フン!
出版社もこのニヒルな主人公の売れ行きは予想外 |
朝日新聞朝刊の4コマ漫画「ののちゃん」から誕生したコミックです。「ののちゃん」の登場人物で一番アイソのないポチを主人公にした本書は、どのページを開いても眉間にシワを寄せた不機嫌そうなポチが登場します。こんなにヒネたペットが主人公なのに、なぜかホンワカして、電車の中でもクスクス笑ってしまいました。いやぁ、いしいひさいちはエライ!
本書の真中には、「日々のポチ」というエッセイが載ってます。「春」「夏」「秋」「冬」の4編には、ポチと家族の不思議な距離感のある生活がポワ〜ンとした文章で描かれており、マンガの間の“箸休め”になっています。
のの子のおばあちゃん「しげ」は、朝日新聞の朝刊でも偏屈ぶりを遺憾なく発揮しています。その偏屈な「しげ」が偏屈なポチを連れて歩く場面は秀逸です。「こうした散歩を通じてポチは人間と人間の世界に慣れた」と書いたあと、「そしておそらくしげも人なつっこい人間ではないが、こうやって長く人間と出会っていくうちに人間に慣れていったのだろう」と続けています。
おいおい、ポチも「しげ」も同じようなもんかい。と突っ込みを入れるまでもなく、山田一家は偏屈なポチ以上に変わりモノぞろいなのです。
ラ・ロシュフコーだのソポクレスだの、文末に古典の箴言を引用しているのも、もっともらしくて笑っちゃいました。
朝日新聞で紹介したら一時期在庫切れになってしまったそうですが、出版社もこのニヒルな主人公の売れ行きは予想外だったのでしょう。図書館派の私も11月10日の第3刷を買いました。
自分を犬と思っていない犬の物語 |
多分ポチは自分を犬と思っていない。というより人間より偉いと思っていると
言ったほうが正しいか。
それをおまえは犬なんだという前提で彼を押さえつけようとする山田家
(特に親父)との壮絶バトル物語。
どうも人間様の方が分が悪いことが多いが。
しかし、ここまでかわいげの無い犬も珍しく、だからこそ主人公で漫画も描けるというものだろう。

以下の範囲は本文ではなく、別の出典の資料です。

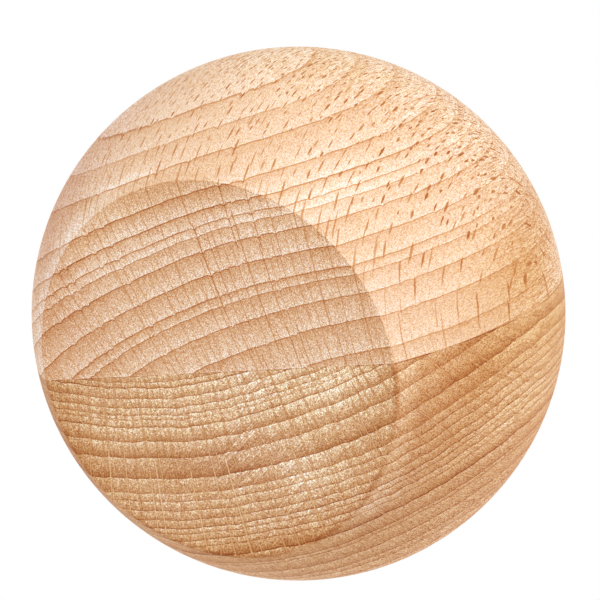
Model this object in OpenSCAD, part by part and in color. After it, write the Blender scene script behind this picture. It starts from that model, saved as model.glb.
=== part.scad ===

あなたの家の犬もあなたのことをこういう風に見てるかもしれません。
だから、なんだというのだ? |
「鳥頭な先生の絵よりはマシ(*1)」というような絵と字、やる気の無い主人公、かみ合わない登場人物、「だから、なんだというのだ?」と言いたくなるタイトル...。こんなにマイナス要因がそろっているのに、ついつい、読んでしまう。あ〜、なぜだぁ...。
主人公ポチのマイペースもさることながら、山田家の主人である山田たかし氏(*2)が良い味出してます。全編通して「笑い」がテーマですが、『ボチの消えた日』のように、和み気分になる作品もあって、心の中から嫌な気分が消えない時の「心の清涼剤」にも使えます。
(*1)S原せんせい、ごめんなさい。愛読してます。尊敬してます。でも....。
(*2)山田家の中では、もっとも影が薄い人物です。
新聞で紹介されたので。 |
A新聞で大きく取り上げられてから在庫切れになってしまいました。早く増刷して欲しいです。
いしいひさいち氏の漫画はその枠にとどまらずミステリーや文芸書評や政治評論を楽しく読ませてくれるので大好きです。
山田家のポチは常に冷静に家族を観察し、そのくせニヒルに振る舞う犬という立場でいながら、不思議に自然に家族の一員として存在しているフシギなヤツです。
そのポチの視点から見た家族がおかしくもかなりシビアに迫ってくる本です。みなさんぜひ読んでください。
ふんだ! |
ポチのことが良く分かります。
皆さん是非読んでみてください。